Zihnimizi kime teslim etmiştik yine? Yerde yatan üç gencin kanları üzerime hücum ediyor sandım. Türkiye’ye sığınan Çeçen mülteciler, kamplarına dair cılız cılız haberler bilinçaltımda debelenmeye başladı. Yoksulluk ve zor şartlarda yaşamaya çalışan kadınların hallerini düşündüm. Biz “ensar”dık onlar muhacir. Misafirlerimiz ne yerdi, ne içerdi, nasıl yaşarlardı? Korkarım onları unutmuştuk. İhmal etmiştik. O an sandım ki, mahşer kurulmuş ve her biri “Bizi yalnız, mahzun- bıraktınız!” diye hesap soruyordu. “Bir dakika, bir dakika bu noktaya nasıl geldik bilmiyorum!” dedim. Hangi zaman aralığında gerçekleşti bunlar. Sonra şehitler kaldırımdan kalktılar. “Bizi gelip, burada, sizin evinizde öldürdüler!” dercesine karşıma dikildiler. “Rus katillerinin kurşunları bir sinek ısırığından öte canımızı yakmadı, siz kardeşlerimizin umursamazlığı kadar!” dediler.

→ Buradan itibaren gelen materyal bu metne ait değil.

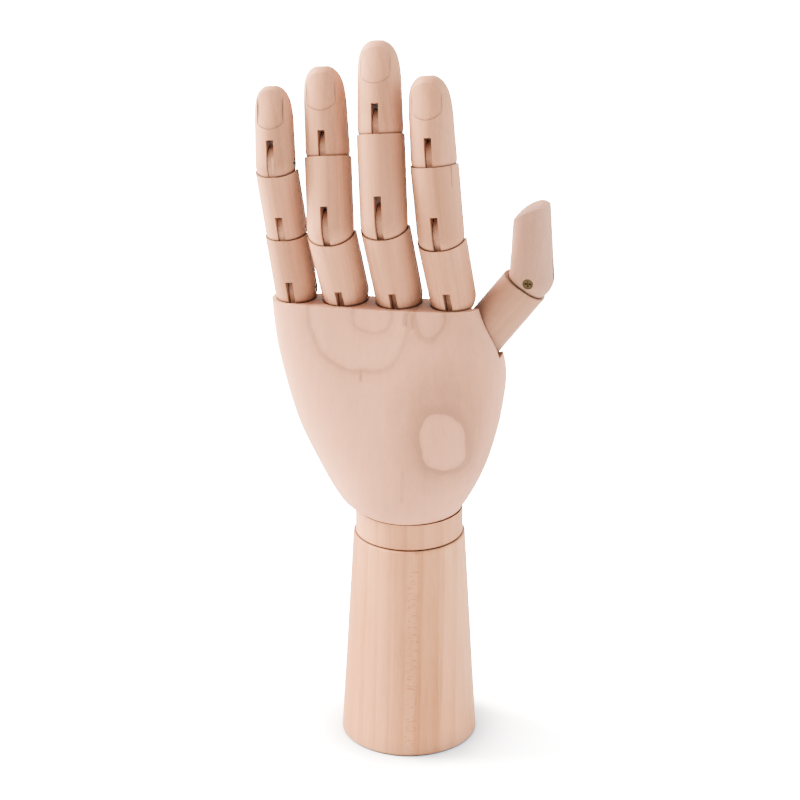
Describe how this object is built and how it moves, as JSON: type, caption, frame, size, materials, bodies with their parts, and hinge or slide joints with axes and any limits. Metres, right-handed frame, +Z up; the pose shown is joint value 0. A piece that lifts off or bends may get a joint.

Onlar doğum günü partisinde azgınlığını zirveye çıkarmış, işgalci Rusların işbirlikçisi olan adamla ve Ruslarla hâlâ savaşıyorlardı. Kaldırımdaki adamlar kanlarıyla bize bir şey anlatıyorlardı. Utanılacak durumumuzu, ihmalimizi yüzümüze vuruyorlardı. Onlar savaşıyordu. Ailelerini saklar, himaye ederiz diye bize, biz Türkiyeli Müslümanlara getirmişlerdi. Resulullah‘ın ensarı bizden yüzlerini çeviriyordu şu anda. Kurban bayramını nerede, nasıl geçireceğimizi hesaplarken biz, onlar kurbanlarını bizlerin gözleri önüne seriyordu. “Bizim kurbanlarımız canlarımız” diyorlardı. Peçelerinin ardında gözlerinin yaşını gizleyen kadınlar, kocalarını, kardeşlerini, babalarını kurban veriyorlardı. Şehitlerin çocukları, bayramın sabahına, babalarını bir daha göremeyecekleri gerçeğiyle uyanıyordu. Biz kurban etlerinden yapacağımız yeni yemek tarifleri soruştururken onlar belki de sofralarına koyacak bir şey bulamıyordu.

Unutmuştuk, unutulacaktık.

-Hocam!

-Hocam!

-Derse başlayacak mıyız?

-Evet, ders…

Sanırım fazla uzun bir sessizlik oldu. Sessizlik pür dikkat bir bekleyiş oluşturmuştu. Derse başlangıç için oluşturmayı hedeflediğim ilgi hazır beni bekliyordu.

-Sosyoloji 17. yy’da Batı’da A. Comte tarafından bilim haline… Pardon çocuklar, bugün boş verin dersi! Başka şeylerden konuşalım mı? Kurbandan, Çeçenistan’dan, ülkemizde olup bitenlerden konuşalım.